> **PROBLEM DETAILS**
The data below holds a line containing "Continue the FreeCAD" and a line containing "return cut_all(board, both_sides(lap))"; please quote exactly those two lines and every line between them, and nothing else.

> **RECORDS SUPPLIED**
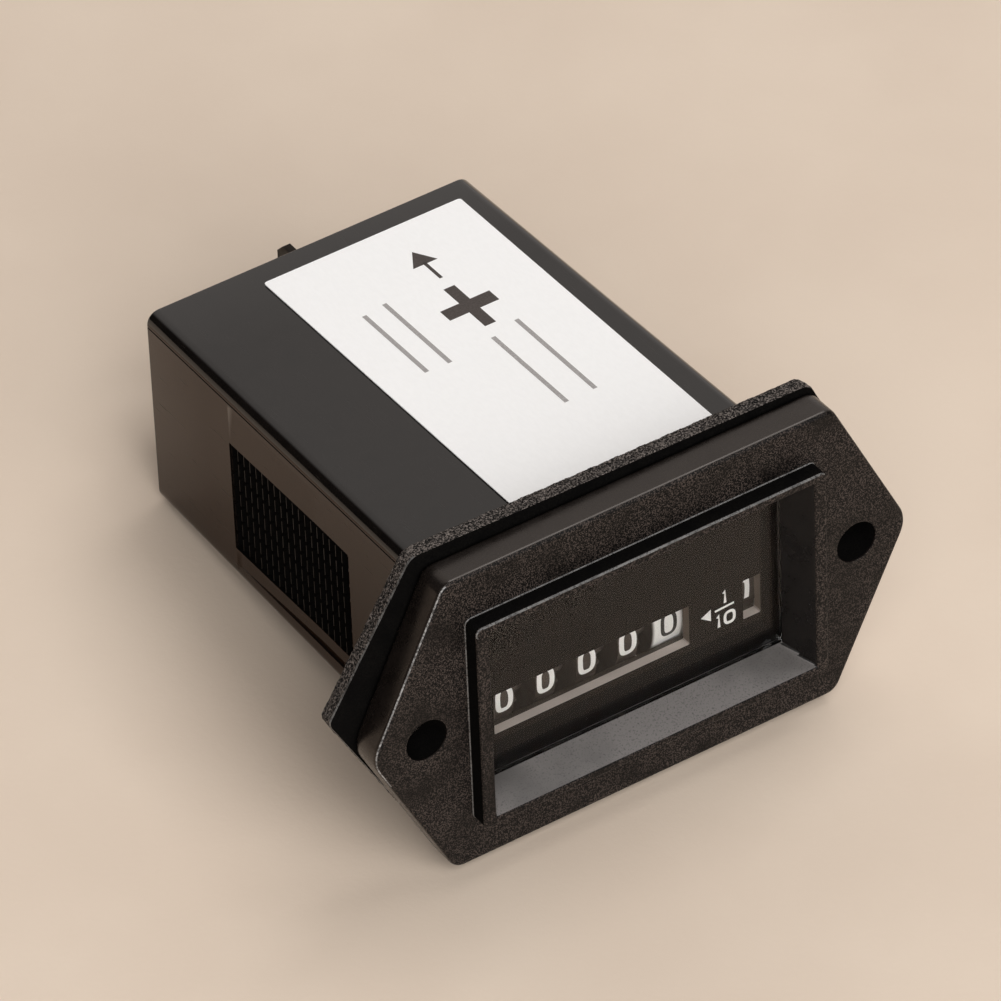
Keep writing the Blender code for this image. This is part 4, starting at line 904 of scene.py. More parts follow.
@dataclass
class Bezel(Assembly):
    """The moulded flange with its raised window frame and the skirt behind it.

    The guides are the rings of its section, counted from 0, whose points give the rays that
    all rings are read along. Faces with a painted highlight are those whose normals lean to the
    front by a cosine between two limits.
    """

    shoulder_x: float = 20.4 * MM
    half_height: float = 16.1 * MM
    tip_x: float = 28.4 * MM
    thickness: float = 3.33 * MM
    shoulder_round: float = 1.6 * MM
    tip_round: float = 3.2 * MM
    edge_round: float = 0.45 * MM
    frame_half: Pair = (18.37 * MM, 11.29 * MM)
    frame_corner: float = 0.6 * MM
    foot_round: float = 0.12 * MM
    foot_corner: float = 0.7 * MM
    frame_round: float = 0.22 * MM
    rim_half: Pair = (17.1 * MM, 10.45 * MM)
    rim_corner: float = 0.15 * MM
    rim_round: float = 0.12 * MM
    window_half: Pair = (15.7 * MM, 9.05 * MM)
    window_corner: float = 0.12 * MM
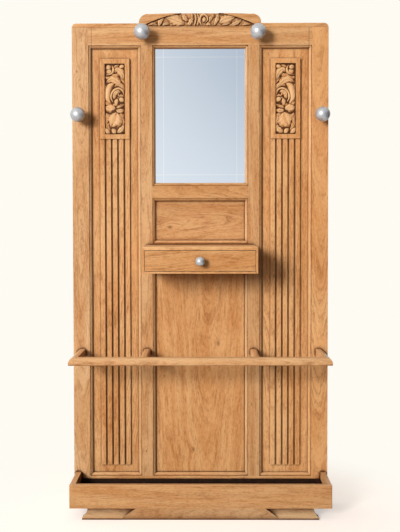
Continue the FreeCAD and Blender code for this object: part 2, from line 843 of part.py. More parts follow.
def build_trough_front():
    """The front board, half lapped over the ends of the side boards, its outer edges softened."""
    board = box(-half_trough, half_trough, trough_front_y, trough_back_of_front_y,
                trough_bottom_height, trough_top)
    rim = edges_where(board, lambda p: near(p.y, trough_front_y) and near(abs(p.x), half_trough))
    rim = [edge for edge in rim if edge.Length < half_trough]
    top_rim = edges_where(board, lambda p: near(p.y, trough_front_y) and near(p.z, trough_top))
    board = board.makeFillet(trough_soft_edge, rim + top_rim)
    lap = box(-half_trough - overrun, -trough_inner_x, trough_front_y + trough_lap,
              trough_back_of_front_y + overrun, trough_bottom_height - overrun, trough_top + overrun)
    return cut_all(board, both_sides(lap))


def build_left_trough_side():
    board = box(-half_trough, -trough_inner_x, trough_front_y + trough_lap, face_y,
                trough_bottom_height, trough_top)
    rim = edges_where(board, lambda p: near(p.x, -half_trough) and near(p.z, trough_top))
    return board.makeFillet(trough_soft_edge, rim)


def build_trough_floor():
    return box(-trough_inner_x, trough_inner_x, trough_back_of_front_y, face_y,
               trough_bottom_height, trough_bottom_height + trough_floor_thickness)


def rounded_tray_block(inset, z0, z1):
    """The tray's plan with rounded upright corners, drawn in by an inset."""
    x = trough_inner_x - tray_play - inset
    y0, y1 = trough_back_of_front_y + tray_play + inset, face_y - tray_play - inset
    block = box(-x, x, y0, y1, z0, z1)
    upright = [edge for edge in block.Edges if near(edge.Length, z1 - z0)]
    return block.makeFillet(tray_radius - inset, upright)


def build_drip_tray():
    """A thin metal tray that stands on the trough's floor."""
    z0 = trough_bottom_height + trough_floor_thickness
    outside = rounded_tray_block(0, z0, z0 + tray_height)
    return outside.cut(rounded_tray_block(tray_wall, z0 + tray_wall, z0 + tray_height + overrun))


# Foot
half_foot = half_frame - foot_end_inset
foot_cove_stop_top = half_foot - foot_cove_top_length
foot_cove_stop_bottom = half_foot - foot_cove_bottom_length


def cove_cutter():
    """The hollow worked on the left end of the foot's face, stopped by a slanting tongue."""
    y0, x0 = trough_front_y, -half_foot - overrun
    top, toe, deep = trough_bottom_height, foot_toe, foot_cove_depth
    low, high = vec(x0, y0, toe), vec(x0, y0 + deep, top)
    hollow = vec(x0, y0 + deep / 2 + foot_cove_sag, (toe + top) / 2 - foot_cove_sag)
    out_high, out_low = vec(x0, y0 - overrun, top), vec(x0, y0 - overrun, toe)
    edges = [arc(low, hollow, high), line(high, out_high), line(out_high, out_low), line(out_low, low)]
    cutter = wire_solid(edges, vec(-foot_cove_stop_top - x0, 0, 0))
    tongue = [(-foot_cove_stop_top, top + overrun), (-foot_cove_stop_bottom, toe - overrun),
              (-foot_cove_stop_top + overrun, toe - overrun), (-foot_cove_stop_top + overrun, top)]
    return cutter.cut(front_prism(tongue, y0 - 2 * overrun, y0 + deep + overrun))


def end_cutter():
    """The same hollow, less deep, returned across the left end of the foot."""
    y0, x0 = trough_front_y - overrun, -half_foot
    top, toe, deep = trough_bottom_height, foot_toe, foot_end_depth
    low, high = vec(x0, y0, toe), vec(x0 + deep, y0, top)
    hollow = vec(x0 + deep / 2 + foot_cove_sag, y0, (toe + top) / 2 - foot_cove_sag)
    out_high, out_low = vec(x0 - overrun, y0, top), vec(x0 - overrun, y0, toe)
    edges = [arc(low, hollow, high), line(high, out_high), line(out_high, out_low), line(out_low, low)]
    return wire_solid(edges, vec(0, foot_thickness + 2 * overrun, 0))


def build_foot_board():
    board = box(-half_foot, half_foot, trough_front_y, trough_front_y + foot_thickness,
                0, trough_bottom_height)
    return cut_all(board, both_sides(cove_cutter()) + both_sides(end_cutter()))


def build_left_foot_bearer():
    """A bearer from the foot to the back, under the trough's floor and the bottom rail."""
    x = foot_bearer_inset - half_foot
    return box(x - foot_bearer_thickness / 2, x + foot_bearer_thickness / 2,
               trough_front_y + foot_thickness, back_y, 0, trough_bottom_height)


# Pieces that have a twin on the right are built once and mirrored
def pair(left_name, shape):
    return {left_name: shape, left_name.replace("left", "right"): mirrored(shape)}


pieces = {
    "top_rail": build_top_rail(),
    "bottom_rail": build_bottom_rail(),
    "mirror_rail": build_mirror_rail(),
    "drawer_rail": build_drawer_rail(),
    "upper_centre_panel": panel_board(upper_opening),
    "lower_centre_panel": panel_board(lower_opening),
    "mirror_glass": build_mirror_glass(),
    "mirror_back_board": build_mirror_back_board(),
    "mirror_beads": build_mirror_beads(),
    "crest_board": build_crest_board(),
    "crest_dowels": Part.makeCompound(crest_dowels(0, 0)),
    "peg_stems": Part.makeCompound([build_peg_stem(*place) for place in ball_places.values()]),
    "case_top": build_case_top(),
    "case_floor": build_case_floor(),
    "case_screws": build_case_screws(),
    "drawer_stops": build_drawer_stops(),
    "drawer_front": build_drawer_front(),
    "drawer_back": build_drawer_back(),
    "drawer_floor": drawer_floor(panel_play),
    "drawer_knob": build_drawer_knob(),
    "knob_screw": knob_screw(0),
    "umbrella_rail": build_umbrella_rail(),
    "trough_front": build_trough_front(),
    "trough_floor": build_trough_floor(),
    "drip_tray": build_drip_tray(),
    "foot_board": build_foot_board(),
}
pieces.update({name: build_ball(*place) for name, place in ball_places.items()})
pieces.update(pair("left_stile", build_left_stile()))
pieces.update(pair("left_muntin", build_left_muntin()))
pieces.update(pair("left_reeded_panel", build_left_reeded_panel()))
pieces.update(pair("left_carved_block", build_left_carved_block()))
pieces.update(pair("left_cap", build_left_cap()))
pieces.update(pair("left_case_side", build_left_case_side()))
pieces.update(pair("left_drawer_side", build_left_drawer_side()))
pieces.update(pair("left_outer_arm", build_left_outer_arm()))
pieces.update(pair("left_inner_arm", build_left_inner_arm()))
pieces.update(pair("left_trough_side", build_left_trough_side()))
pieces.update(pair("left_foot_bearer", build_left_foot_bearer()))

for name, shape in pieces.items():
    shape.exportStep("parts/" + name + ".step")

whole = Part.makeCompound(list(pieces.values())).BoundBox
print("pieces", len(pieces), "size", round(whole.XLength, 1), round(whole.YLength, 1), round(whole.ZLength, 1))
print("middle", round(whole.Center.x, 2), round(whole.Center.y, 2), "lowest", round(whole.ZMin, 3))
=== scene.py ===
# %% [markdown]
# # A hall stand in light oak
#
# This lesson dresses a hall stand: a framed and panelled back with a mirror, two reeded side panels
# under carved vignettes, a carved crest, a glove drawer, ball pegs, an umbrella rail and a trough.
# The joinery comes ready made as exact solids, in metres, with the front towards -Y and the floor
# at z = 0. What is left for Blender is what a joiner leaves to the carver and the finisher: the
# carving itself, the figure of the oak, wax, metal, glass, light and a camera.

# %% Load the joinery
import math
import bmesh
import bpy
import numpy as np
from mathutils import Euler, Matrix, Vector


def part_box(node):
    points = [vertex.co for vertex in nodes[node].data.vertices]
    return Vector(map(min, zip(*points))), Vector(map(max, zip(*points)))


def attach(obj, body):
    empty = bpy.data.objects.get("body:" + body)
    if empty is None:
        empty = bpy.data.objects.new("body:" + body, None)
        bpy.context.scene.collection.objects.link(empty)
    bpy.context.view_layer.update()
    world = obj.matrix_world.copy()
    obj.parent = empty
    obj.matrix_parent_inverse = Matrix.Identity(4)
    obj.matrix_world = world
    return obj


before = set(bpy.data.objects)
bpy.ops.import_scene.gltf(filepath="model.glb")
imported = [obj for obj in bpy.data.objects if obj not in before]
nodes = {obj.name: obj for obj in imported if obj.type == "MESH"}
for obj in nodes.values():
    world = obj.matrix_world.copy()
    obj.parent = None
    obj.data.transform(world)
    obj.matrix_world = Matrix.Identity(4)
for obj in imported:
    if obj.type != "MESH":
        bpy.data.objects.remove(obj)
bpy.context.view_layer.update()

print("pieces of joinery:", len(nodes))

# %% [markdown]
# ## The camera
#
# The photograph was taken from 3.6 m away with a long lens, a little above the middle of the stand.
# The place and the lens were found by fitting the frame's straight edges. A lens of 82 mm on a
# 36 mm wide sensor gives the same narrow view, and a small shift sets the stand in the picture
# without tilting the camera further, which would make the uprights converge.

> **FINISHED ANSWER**
Continue the FreeCAD and Blender code for this object: part 2, from line 843 of part.py. More parts follow.
def build_trough_front():
    """The front board, half lapped over the ends of the side boards, its outer edges softened."""
    board = box(-half_trough, half_trough, trough_front_y, trough_back_of_front_y,
                trough_bottom_height, trough_top)
    rim = edges_where(board, lambda p: near(p.y, trough_front_y) and near(abs(p.x), half_trough))
    rim = [edge for edge in rim if edge.Length < half_trough]
    top_rim = edges_where(board, lambda p: near(p.y, trough_front_y) and near(p.z, trough_top))
    board = board.makeFillet(trough_soft_edge, rim + top_rim)
    lap = box(-half_trough - overrun, -trough_inner_x, trough_front_y + trough_lap,
              trough_back_of_front_y + overrun, trough_bottom_height - overrun, trough_top + overrun)
    return cut_all(board, both_sides(lap))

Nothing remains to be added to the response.